There is this idea that I hear every so often that still catches me off guard every time I hear it.
The idea is that babies are supposed to sleep through the night, and that if they don’t it’s because of some choice the parent has made. As though we checked some sort of box at the hospital to choose sleepless nights. I didn’t, by the way.
Babies are biologically designed to be light sleepers. This is so that their immature respiratory systems don’t shut down, causing them to stop breathing and die. This is a good thing.
What this means is that no baby, ever, actually sleeps with a consistent depth of sleep through the whole night.
Some babies are innately able to get themselves back into the deep part of their sleep cycle without any outside help. This is a good thing.
Some babies are confused when they wake up and need help to figure out how to get back to sleep. This presents parents with a choice.
In my family, we (my husband and I, together) have chosen to respond to our babies’ cries each and every time. I don’t have the kind of infants who fuss for a minute and then go back to sleep. Sensitive and loving cry-it-out moms that I know and respect tell me that there are different types of baby crying. There is a little fussing kind of cry that lasts for a minute or less, and then baby is back asleep. I have been at a friend’s house when she has done this, and it was shocking to me how quickly the baby just went back to sleep. It wasn’t shocking that she was “neglecting” or “ignoring” her baby (she wasn’t doing either of those things at all, in fact–contrary to what some of the more hardcore and judgy “attachment parenting” websites might imply), but it was shocking to me that the baby worked it out.
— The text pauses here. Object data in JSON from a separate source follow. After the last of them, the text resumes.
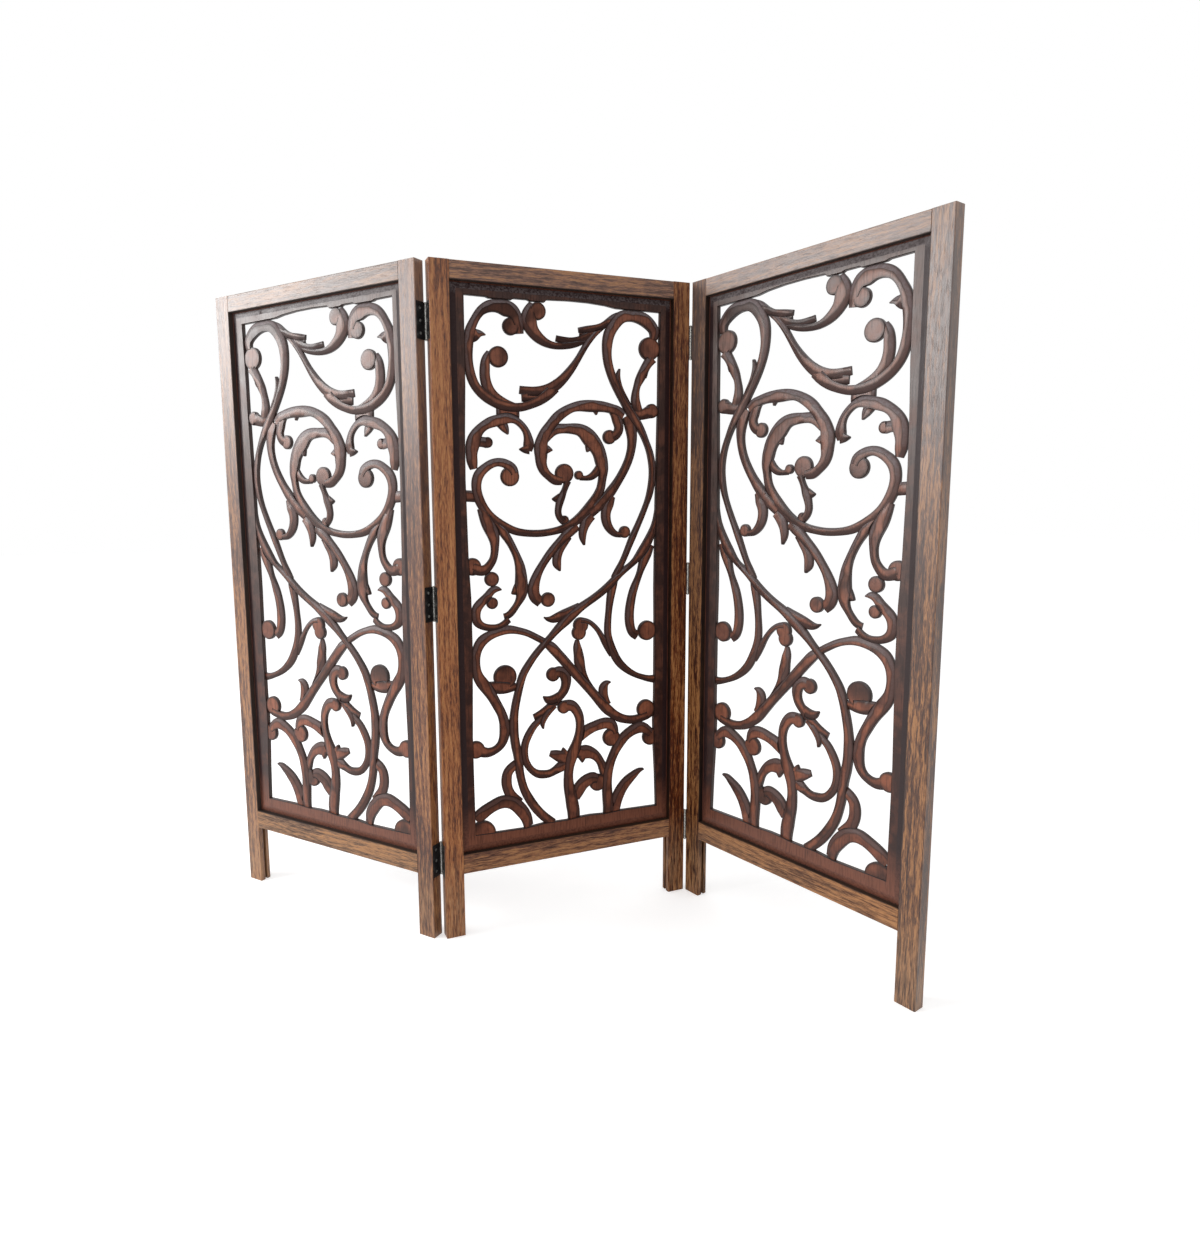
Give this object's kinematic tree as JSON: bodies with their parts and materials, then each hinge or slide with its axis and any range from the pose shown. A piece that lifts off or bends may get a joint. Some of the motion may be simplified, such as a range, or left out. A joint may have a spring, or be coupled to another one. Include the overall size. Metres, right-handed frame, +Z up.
{
  "type": "folding room divider screen",
  "caption": "Folding screen of tall framed wooden panels, each with a pierced and carved scrollwork board, standing zigzag on plain legs and joined by butt hinges.",
  "frame": {"origin": "middle of the standing footprint, at floor level", "axes": "+Z up; +X along the centre panel, to the right seen from its front; +Y from the centre panel's front to its back"},
  "size_m": [0.9875, 0.9209, 1.219],
  "materials": {
    "frame_wood": "satin walnut-brown stain with streaky grain",
    "carved_wood": "satin brown stain with dark hollows and pale rubbed chamfers",
    "hinge_black": "black lacquered steel",
    "pin_steel": "bare steel",
    "screw_steel": "bare steel"
  },
  "bodies": {
    "centre_panel": {"centre_panel_left_stile": "frame_wood", "centre_panel_right_stile": "frame_wood", "centre_panel_top_rail": "frame_wood", "centre_panel_bottom_rail": "frame_wood", "centre_panel_jali_board": "carved_wood", "left_low_hinge_fixed_leaf": "hinge_black", "left_low_hinge_pin": "pin_steel", "left_low_hinge_fixed_screws": "screw_steel", "left_middle_hinge_fixed_leaf": "hinge_black", "left_middle_hinge_pin": "pin_steel", "left_middle_hinge_fixed_screws": "screw_steel", "left_top_hinge_fixed_leaf": "hinge_black", "left_top_hinge_pin": "pin_steel", "left_top_hinge_fixed_screws": "screw_steel", "right_low_hinge_fixed_leaf": "hinge_black", "right_low_hinge_pin": "pin_steel", "right_low_hinge_fixed_screws": "screw_steel", "right_middle_hinge_fixed_leaf": "hinge_black", "right_middle_hinge_pin": "pin_steel", "right_middle_hinge_fixed_screws": "screw_steel", "right_top_hinge_fixed_leaf": "hinge_black", "right_top_hinge_pin": "pin_steel", "right_top_hinge_fixed_screws": "screw_steel"},
    "left_panel": {"left_panel_left_stile": "frame_wood", "left_panel_right_stile": "frame_wood", "left_panel_top_rail": "frame_wood", "left_panel_bottom_rail": "frame_wood", "left_panel_jali_board": "carved_wood", "left_low_hinge_swing_leaf": "hinge_black", "left_low_hinge_swing_screws": "screw_steel", "left_middle_hinge_swing_leaf": "hinge_black", "left_middle_hinge_swing_screws": "screw_steel", "left_top_hinge_swing_leaf": "hinge_black", "left_top_hinge_swing_screws": "screw_steel"},
    "right_panel": {"right_panel_left_stile": "frame_wood", "right_panel_right_stile": "frame_wood", "right_panel_top_rail": "frame_wood", "right_panel_bottom_rail": "frame_wood", "right_panel_jali_board": "carved_wood", "right_low_hinge_swing_leaf": "hinge_black", "right_low_hinge_swing_screws": "screw_steel", "right_middle_hinge_swing_leaf": "hinge_black", "right_middle_hinge_swing_screws": "screw_steel", "right_top_hinge_swing_leaf": "hinge_black", "right_top_hinge_swing_screws": "screw_steel"}
  },
  "joints": [
    {"name": "left_fold", "type": "hinge", "parent": "centre_panel", "child": "left_panel", "pos_m": [-0.16037, 0.06141, 0.61], "axis": [0, 0, 1], "range_deg": [-128, 52]},
    {"name": "right_fold", "type": "hinge", "parent": "centre_panel", "child": "right_panel", "pos_m": [0.34913, 0.03301, 0.61], "axis": [0, 0, 1], "range_deg": [-103.6, 76.4]}
  ]
}
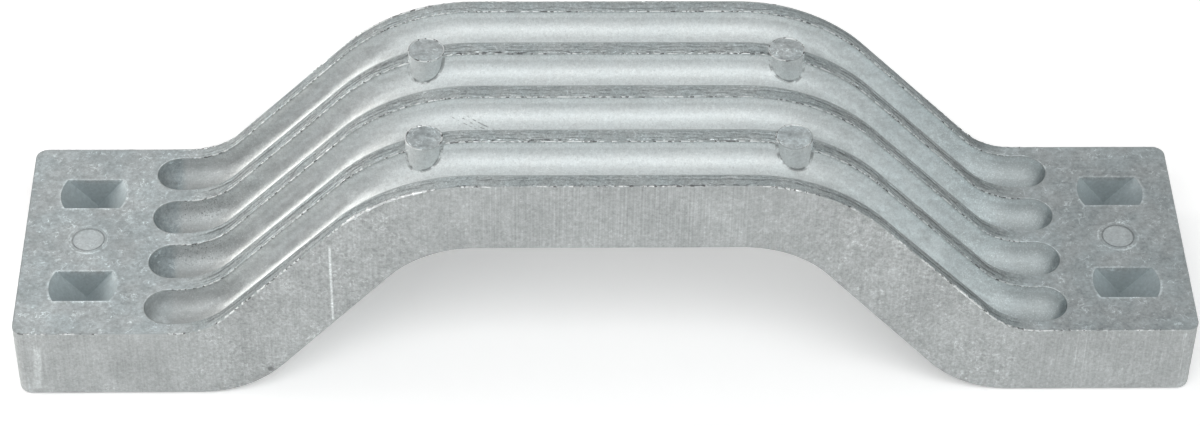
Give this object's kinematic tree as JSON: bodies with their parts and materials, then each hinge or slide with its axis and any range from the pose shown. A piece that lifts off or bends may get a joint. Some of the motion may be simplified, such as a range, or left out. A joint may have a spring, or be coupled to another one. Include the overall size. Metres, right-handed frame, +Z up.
{
  "type": "sacrificial anode",
  "caption": "Bridge-shaped cast zinc bar anode: flat pads at both ends, two slopes and a raised crown, with half-round flutes, ejector pegs and blind pockets in its top.",
  "frame": {"origin": "bottom centre of the casting, midway between its two flat feet, in the plane they stand on", "axes": "+X along the bar, +Y across it to the back, +Z up, away from the feet"},
  "size_m": [0.23, 0.054, 0.0555],
  "materials": {
    "zinc": "as-cast satin grey zinc"
  },
  "bodies": {
    "root": {"anode_casting": "zinc"}
  },
  "joints": []
}
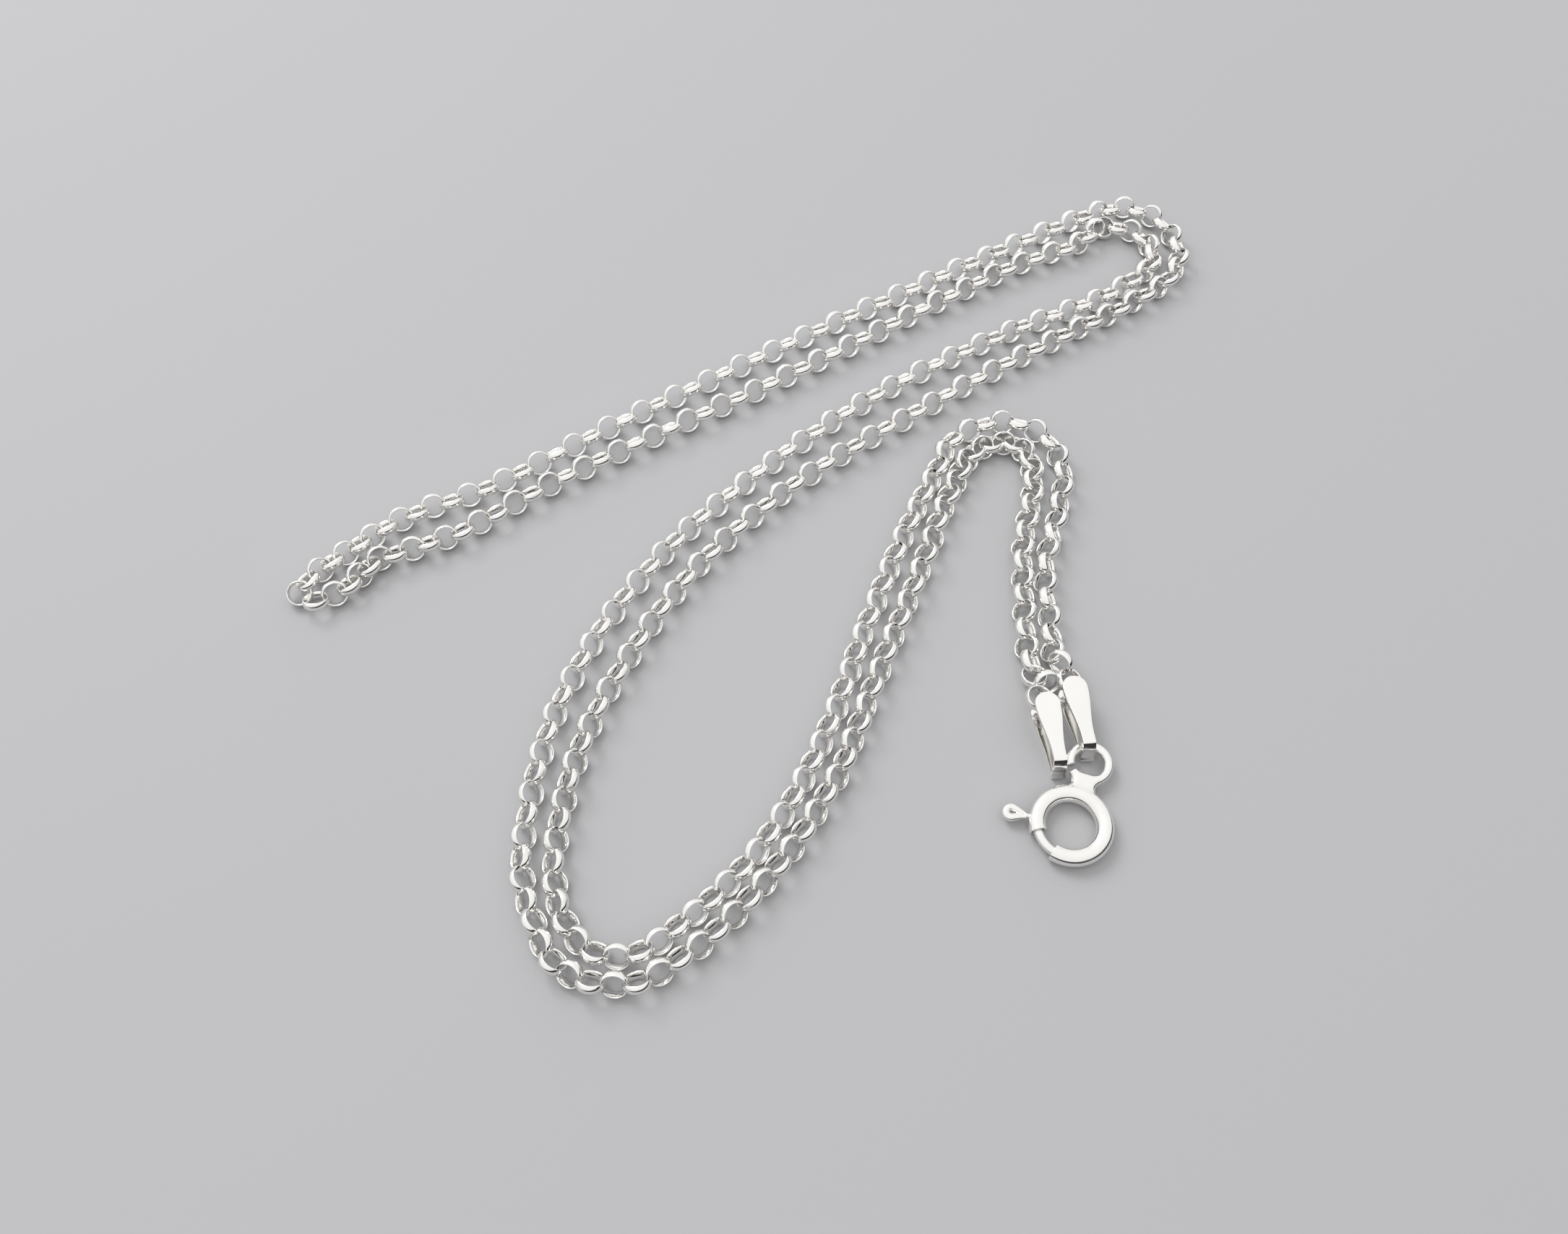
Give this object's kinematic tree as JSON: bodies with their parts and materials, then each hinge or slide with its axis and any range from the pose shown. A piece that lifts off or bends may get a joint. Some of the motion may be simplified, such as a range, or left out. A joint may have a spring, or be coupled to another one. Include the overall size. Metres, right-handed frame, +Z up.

Why? Because my babies don’t do that. The longer I let them cry, the worse it is by the time I get to them. We’re talking about 30 seconds from waking up to “someone-is-pulling-out-my-toenails-dear-God-please-help-me” full on screaming. So I am not a cry-it-out mom. And it’s ok that I know that about myself.
I think that any parenting philosophy, taken to its extreme, is not a good thing. I also think that finding out someone is interested in certain aspects of a particular parenting philosophy does not give me license to assume that he or she will take it to its ridiculous extreme.
So to my dear cry-it-out mama friends, I promise not to assume that you put in earplugs and drink wine on the couch every night, enforcing 3-4 hours between feeds and causing failure to thrive. If you want to, you may promise not to assume that I will follow my son to college and breastfeed him in his dorm room.